Великолепную лирическую картину, открывающуюся строкой "В стороне от больших городов...", можно бы даже сопоставить с поэзией Фета. Но еще несколько строф - и стих резко меняется (хотя с чисто формальной точки зрения Некрасов всего лишь вводит дактилическую рифму):
...Я кручину мою многолетнюю
На родимую грудь изолью,
Я тебе мою песню последнюю,
Мою горькую песню спою.
О прости! то не песнь утешения,
Я заставлю страдать тебя вновь,
Но я гибну - и ради спасения
Я твою призываю любовь!
Строка "Я заставлю страдать тебя вновь" относится не только к непосредственному смыслу произведения; она словно обозначает изменение в самом характере стиха. После внешне спокойной мелодии пейзажа вырывается рыдающее обращение, в котором действительно уже нет и следа той гармонии и поэтической свободы, которые присущи лирике Фета.
Но наиболее замечательно, что это изменение стиха не ощущается как неожиданность. Неповторимое искусство Некрасова проявляется, в частности, в том, что в его пейзаже органически живет - хотя и не вырывается наружу - та же рыдающая мелодия. С формальной точки зрения она создается повторением смежных рифм:
...Вся бела, вся видна при луне,
Церковь старая чудится мне,
И на белой церковной стене...
нагнетанием одинаковых гласных (вначале господствует "о", затем "у" и "и" и т. п.), частым совпадением анапестических стоп с границами слов:
В стороне / от больших / городов,
Посреди / бесконечных лугов,
За селом, / вся видна / при луне...
тождеством синтаксического и ритмического членения (синтагмы соответствует строкам), повторами однородных членов предложений ("за селом, на горе", "вся бела, вся видна") и т. д.
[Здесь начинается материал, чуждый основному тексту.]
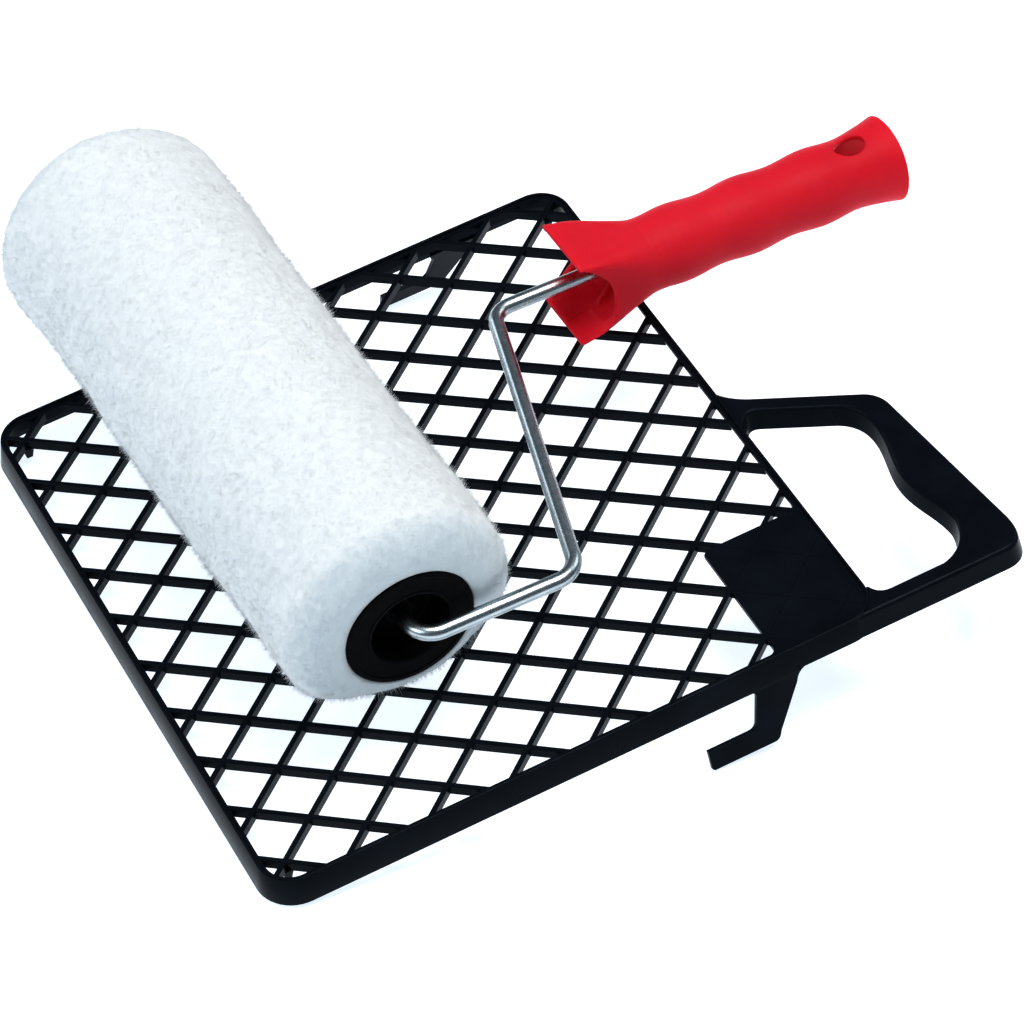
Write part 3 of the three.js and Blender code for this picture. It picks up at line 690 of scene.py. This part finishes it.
def handle_section(along, inset, sides=72):
    """Section of the handle: a rounded rectangle at the mouth that turns into the round grip."""
    blend = min(along / WAIST, 1.0)
    grip = grip_radius(max(along, WAIST))
    half_width = MOUTH_HALF_WIDTH + (grip - MOUTH_HALF_WIDTH) * blend - inset
    half_height = MOUTH_HALF_HEIGHT + (grip - MOUTH_HALF_HEIGHT) * blend - inset
    roundness = smoothstep(along, 6, WAIST + 9)
    power = 1 / (1 / MOUTH_POWER + (1 / GRIP_POWER - 1 / MOUTH_POWER) * roundness)
    middle = HANDLE_AXIAL + MOUTH_OFFSET * (1 - blend)
    level = HANDLE_SAG - HANDLE_DROOP * along / HANDLE_LENGTH
    loop = []
    for turn in full_turn(sides):
        cosine, sine = math.cos(turn), math.sin(turn)
        bend = (abs(cosine) ** power + abs(sine) ** power) ** (-1 / power)
        loop.append(Vector((MOUTH_REACH + along, middle + half_width * bend * cosine,
                            level + half_height * bend * sine)))
    return loop


def side_cutter(shape, low, high):
    """Solid with this side view of the handle, from low to high across it."""
    return loft([[Vector((MOUTH_REACH + p.x, HANDLE_AXIAL + y, HANDLE_SAG + p.y)) for p in shape]
                 for y in (low, high)])


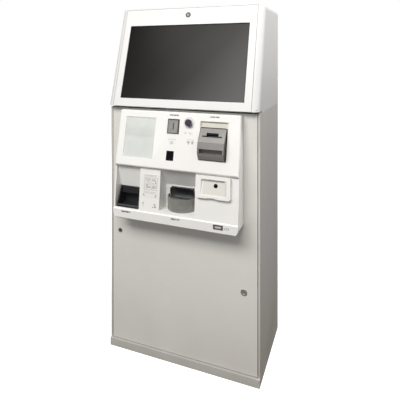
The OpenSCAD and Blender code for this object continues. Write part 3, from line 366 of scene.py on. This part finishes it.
screen_reflection_tone.color_ramp.elements[0].color = (0.002, 0.002, 0.0015, 1)
screen_reflection_tone.color_ramp.elements[1].color = (0.140, 0.136, 0.138, 1)
screen_reflection_tone.color_ramp.elements.new(0.4).color = (0.017, 0.0162, 0.0155, 1)
screen_reflection_tone.color_ramp.elements.new(0.6).color = (0.036, 0.035, 0.034, 1)
screen_tree.links.new(screen_painted_reflection, screen_reflection_tone.inputs["Fac"])
screen_tree.links.new(screen_reflection_tone.outputs["Color"], screen_shader.inputs["Base Color"])
screen_rough = maths(screen_tree, "ADD", maths(screen_tree, "MULTIPLY", screen_grain, 0.08), 0.22)
screen_tree.links.new(screen_rough, screen_shader.inputs["Roughness"])
screen_shader.inputs["Specular IOR Level"].default_value = 0.06
dress(screen_glass, "display_glass")
case_metal = finish_of("case_metal", (0.50, 0.51, 0.52), (0.38, 0.39, 0.40), (0.35, 0.5), metal=0.85,
                       grain_size=420, grain_depth=0.00006, cloud_size=16, lines=0.5)
dress(case_metal, "display_panel", "power_supply", "control_computer", "cash_box", "cash_box_lid")

# ---------------------------------------------------------------- Locks
# Cam locks, each a collar round a plug with its key slot: bright chrome on the door, dark satin on
# the display frame, and a worn grey ring round a black plug on the key switch by the door's hinge.


def soften(width, *names, angle=35, segments=2):
    """Rounds the edges of CAD nodes by a bevel, as folded sheet and mouldings have."""
    for name in names:
        piece = nodes[name]
        weld = piece.modifiers.new("weld", "WELD")
        weld.merge_threshold = 0.00002
        bevel = piece.modifiers.new("bevel", "BEVEL")
        bevel.width, bevel.segments = width, segments
        bevel.limit_method, bevel.angle_limit = "ANGLE", radians(angle)
        bevel.use_clamp_overlap = True
        bevel.harden_normals = True


lock_chrome = finish_of("lock_chrome", (0.60, 0.60, 0.59), (0.46, 0.46, 0.45), (0.20, 0.34), metal=0.7,
                        grain_size=1500, grain_depth=0.00002, cloud_size=60, lines=0.3, line_size=140)
dress(lock_chrome, "door_lock_body", "door_lock_plug")
soften(0.0011, "door_lock_body", "display_lock_body", "key_switch_body")
lock_satin = finish_of("lock_satin", (0.10, 0.10, 0.10), (0.07, 0.07, 0.072), (0.42, 0.55), metal=0.3,
                       grain_size=1300, grain_depth=0.00003, cloud_size=70, mirror=0.25)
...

Все это создает известную однотонность и однообразие стиха; нет в нем той непринужденной, даже несколько небрежной свободы, которая характерна для поэзии Фета. Но этот некрасовский (и только некрасовский!) стих также есть создание высокого искусства, причем, если угодно, именно искусства "формы", которая, конечно, представляет собой органическое проявление поэтического смысла, самую душу, "принявшую очевидность тела".
"Еду ли ночью...", "Вчерашний день...", "Несжатая полоса", "Влас", "В столицах шум", "Размышления у парадного подъезда", "Похороны", "Слезы и нервы", "Зеленый Шум", "Калистрат", "Орина, мать солдатская", "Возвращение", "У людей-то в дому...", "Песня" (из "Медвежьей охоты"), "Наконец не горит уже лес...", "Утро", "Уныние", "Баюшки-баю", "Ты не забыта" и другие лучшие стихотворения Некрасова - образцы несравненного поэтического искусства, которое, естественно, выступает внешне, наиболее очевидно именно как искусство "формы".
...Чу! тянут в небе журавли,
И крик их, словно перекличка
Хранящих сон родной земли
Господних часовых, несется
Над темным лесом, над селом,
Над полем, где табун пасется
И песня грустная поется
Перед дымящимся костром...
Нужно только до конца понять, что тот хватающий каждого русского человека за сердце смысл, который содержится в этих строках, существует и только и может существовать в данной форме, в данных словах, ритме, рифмах, звуках, - и тогда станет совершенно ясным и чисто "формальное" искусство Некрасова и красота его стиха.
Часть третья
СТРОЕНИЕ СТИХА
Глава первая
СТИХ И РИТМ
Сделаем, прежде всего, некоторые выводы. Мы стремились доказать, что стих в подлинном, собственном смысле слова - это не просто ритмизованная и зарифмованная речь, что стих сам по себе есть явление искусства, творение художника слова. Именно так ведь обстоит дело с формой любого вида искусства. Очевидно, что размеренное ударение по клавишам фортепьяно далеко не всегда можно считать музыкой, что не всякое обладающее симметрией здание относится к архитектуре, что сами по себе ритмические прыжки и жесты еще не являются танцем и т. д. Все эти явления предстают как искусство лишь тогда, когда они способны воплотить в себе и действительно воплощают определенный художественный смысл. Если же этого смысла нет, то перед нами не музыка, не архитектура, не танец, а, скажем, ученические упражнения чисто "технического" характера, либо некое бездарное, не поднимающееся до уровня искусства, творчества, явление, либо, наконец, деятельность, вообще не имеющая отношения к искусству, скажем, принципиально "утилитарное" здание или спортивные движения (а не танец).